--- begin Information shown ---
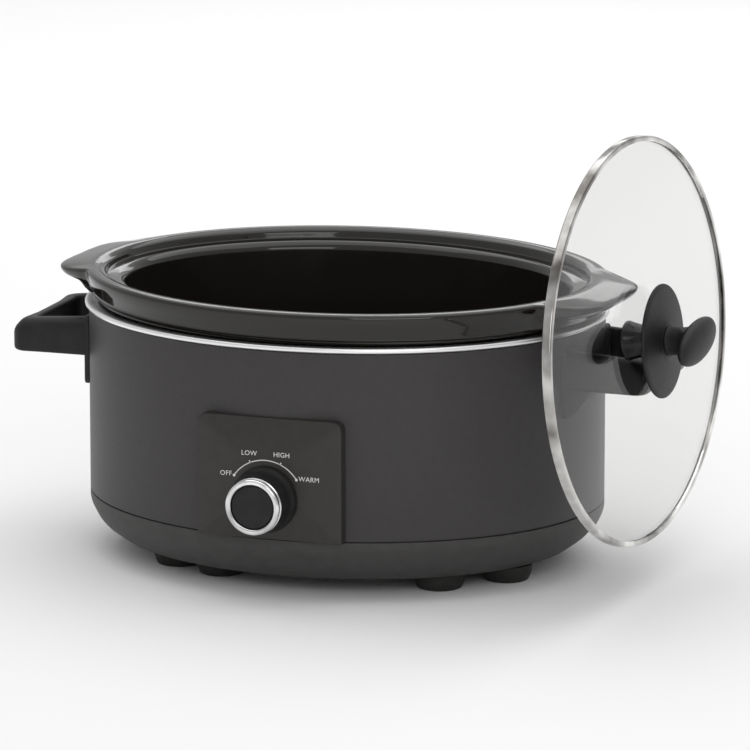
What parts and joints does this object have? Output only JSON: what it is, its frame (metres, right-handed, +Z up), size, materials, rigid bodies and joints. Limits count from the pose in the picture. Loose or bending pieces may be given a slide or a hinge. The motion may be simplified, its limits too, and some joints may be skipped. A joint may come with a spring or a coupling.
{
  "type": "slow cooker",
  "caption": "Oval electric slow cooker with a lift-out glazed crock, a turning control knob, two loop handles and a domed glass lid hung on one handle.",
  "frame": {"origin": "middle of the overall footprint, lid included, on the floor under the feet", "axes": "+Z up, -Y toward the control panel and knob, +X toward the handle that carries the lid"},
  "size_m": [0.4742, 0.3538, 0.292],
  "materials": {
    "painted_shell": "satin charcoal",
    "base_plastic": "moulded matt",
    "matt_black_plastic": "fine moulded texture",
    "gloss_black_plastic": "polished",
    "foot_rubber": "matt",
    "seal_silicone": "matt",
    "pan_aluminium": "bright rolled rim",
    "mica_band": "matt mica wrap",
    "plain_steel": "zinc plated",
    "rim_steel": "polished band",
    "porcelain": "unglazed",
    "brass": "machined",
    "lead_sleeve": "glass fibre sleeve",
    "chrome": "polished",
    "black_glaze": "gloss glaze",
    "lid_glass": "clear toughened"
  },
  "bodies": {
    "base_unit": {"body_shell": "painted_shell", "base_housing": "base_plastic", "foot_front_left": "foot_rubber", "foot_front_right": "foot_rubber", "foot_back_left": "foot_rubber", "foot_back_right": "foot_rubber", "foot_front_inner": "foot_rubber", "foot_right_outer": "foot_rubber", "foot_back_inner": "foot_rubber", "foot_left_outer": "foot_rubber", "heating_pan": "pan_aluminium", "rim_ring": "pan_aluminium", "heater_band": "mica_band", "heat_shield": "plain_steel", "stud_spacer": "plain_steel", "pan_stud": "plain_steel", "stud_nut": "plain_steel", "thermal_fuse": "porcelain", "fuse_clip": "plain_steel", "cord_gland": "foot_rubber", "terminal_block": "porcelain", "earth_tab": "brass", "lead_supply_switch": "lead_sleeve", "lead_switch_heater": "lead_sleeve", "lead_heater_fuse": "lead_sleeve", "lead_fuse_supply": "lead_sleeve", "control_panel": "matt_black_plastic", "switch_body": "base_plastic", "switch_nut": "brass", "handle_right": "matt_black_plastic", "handle_left": "matt_black_plastic", "handle_screw_right_front": "plain_steel", "handle_screw_right_back": "plain_steel", "handle_screw_left_front": "plain_steel", "handle_screw_left_back": "plain_steel"},
    "control_knob": {"knob_body": "matt_black_plastic", "knob_inner_band": "chrome", "knob_ring": "chrome", "knob_cap": "matt_black_plastic", "switch_shaft": "brass"},
    "crock_insert": {"crock": "black_glaze"},
    "lid": {"lid_glass": "lid_glass", "lid_rim": "rim_steel", "lid_washer": "seal_silicone", "lid_grip": "matt_black_plastic", "lid_cap_nut": "gloss_black_plastic", "lid_stud": "plain_steel", "knob_guard": "matt_black_plastic"}
  },
  "joints": [
    {"name": "knob_turn", "type": "hinge", "parent": "base_unit", "child": "control_knob", "pos_m": [-0.02384, -0.12122, 0.0665], "axis": [0, 1, 0], "range_deg": [0, 120]},
    {"name": "crock_lift", "type": "slide", "parent": "base_unit", "child": "crock_insert", "axis": [0, 0, 1], "range_m": [0, 0.2]},
    {"name": "lid_lift", "type": "slide", "parent": "base_unit", "child": "lid", "axis": [0, 0, 1], "range_m": [0, 0.2]}
  ]
}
--- end Information shown ---
Exercise brief
Copy out the full material exactly as it appears.

Written answer
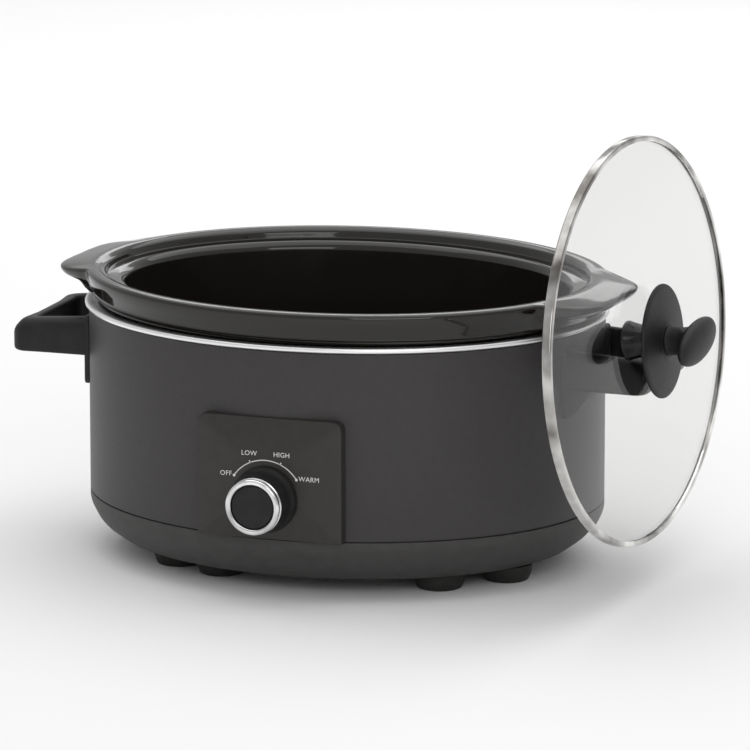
What parts and joints does this object have? Output only JSON: what it is, its frame (metres, right-handed, +Z up), size, materials, rigid bodies and joints. Limits count from the pose in the picture. Loose or bending pieces may be given a slide or a hinge. The motion may be simplified, its limits too, and some joints may be skipped. A joint may come with a spring or a coupling.
{
  "type": "slow cooker",
  "caption": "Oval electric slow cooker with a lift-out glazed crock, a turning control knob, two loop handles and a domed glass lid hung on one handle.",
  "frame": {"origin": "middle of the overall footprint, lid included, on the floor under the feet", "axes": "+Z up, -Y toward the control panel and knob, +X toward the handle that carries the lid"},
  "size_m": [0.4742, 0.3538, 0.292],
  "materials": {
    "painted_shell": "satin charcoal",
    "base_plastic": "moulded matt",
    "matt_black_plastic": "fine moulded texture",
    "gloss_black_plastic": "polished",
    "foot_rubber": "matt",
    "seal_silicone": "matt",
    "pan_aluminium": "bright rolled rim",
    "mica_band": "matt mica wrap",
    "plain_steel": "zinc plated",
    "rim_steel": "polished band",
    "porcelain": "unglazed",
    "brass": "machined",
    "lead_sleeve": "glass fibre sleeve",
    "chrome": "polished",
    "black_glaze": "gloss glaze",
    "lid_glass": "clear toughened"
  },
  "bodies": {
    "base_unit": {"body_shell": "painted_shell", "base_housing": "base_plastic", "foot_front_left": "foot_rubber", "foot_front_right": "foot_rubber", "foot_back_left": "foot_rubber", "foot_back_right": "foot_rubber", "foot_front_inner": "foot_rubber", "foot_right_outer": "foot_rubber", "foot_back_inner": "foot_rubber", "foot_left_outer": "foot_rubber", "heating_pan": "pan_aluminium", "rim_ring": "pan_aluminium", "heater_band": "mica_band", "heat_shield": "plain_steel", "stud_spacer": "plain_steel", "pan_stud": "plain_steel", "stud_nut": "plain_steel", "thermal_fuse": "porcelain", "fuse_clip": "plain_steel", "cord_gland": "foot_rubber", "terminal_block": "porcelain", "earth_tab": "brass", "lead_supply_switch": "lead_sleeve", "lead_switch_heater": "lead_sleeve", "lead_heater_fuse": "lead_sleeve", "lead_fuse_supply": "lead_sleeve", "control_panel": "matt_black_plastic", "switch_body": "base_plastic", "switch_nut": "brass", "handle_right": "matt_black_plastic", "handle_left": "matt_black_plastic", "handle_screw_right_front": "plain_steel", "handle_screw_right_back": "plain_steel", "handle_screw_left_front": "plain_steel", "handle_screw_left_back": "plain_steel"},
    "control_knob": {"knob_body": "matt_black_plastic", "knob_inner_band": "chrome", "knob_ring": "chrome", "knob_cap": "matt_black_plastic", "switch_shaft": "brass"},
    "crock_insert": {"crock": "black_glaze"},
    "lid": {"lid_glass": "lid_glass", "lid_rim": "rim_steel", "lid_washer": "seal_silicone", "lid_grip": "matt_black_plastic", "lid_cap_nut": "gloss_black_plastic", "lid_stud": "plain_steel", "knob_guard": "matt_black_plastic"}
  },
  "joints": [
    {"name": "knob_turn", "type": "hinge", "parent": "base_unit", "child": "control_knob", "pos_m": [-0.02384, -0.12122, 0.0665], "axis": [0, 1, 0], "range_deg": [0, 120]},
    {"name": "crock_lift", "type": "slide", "parent": "base_unit", "child": "crock_insert", "axis": [0, 0, 1], "range_m": [0, 0.2]},
    {"name": "lid_lift", "type": "slide", "parent": "base_unit", "child": "lid", "axis": [0, 0, 1], "range_m": [0, 0.2]}
  ]
}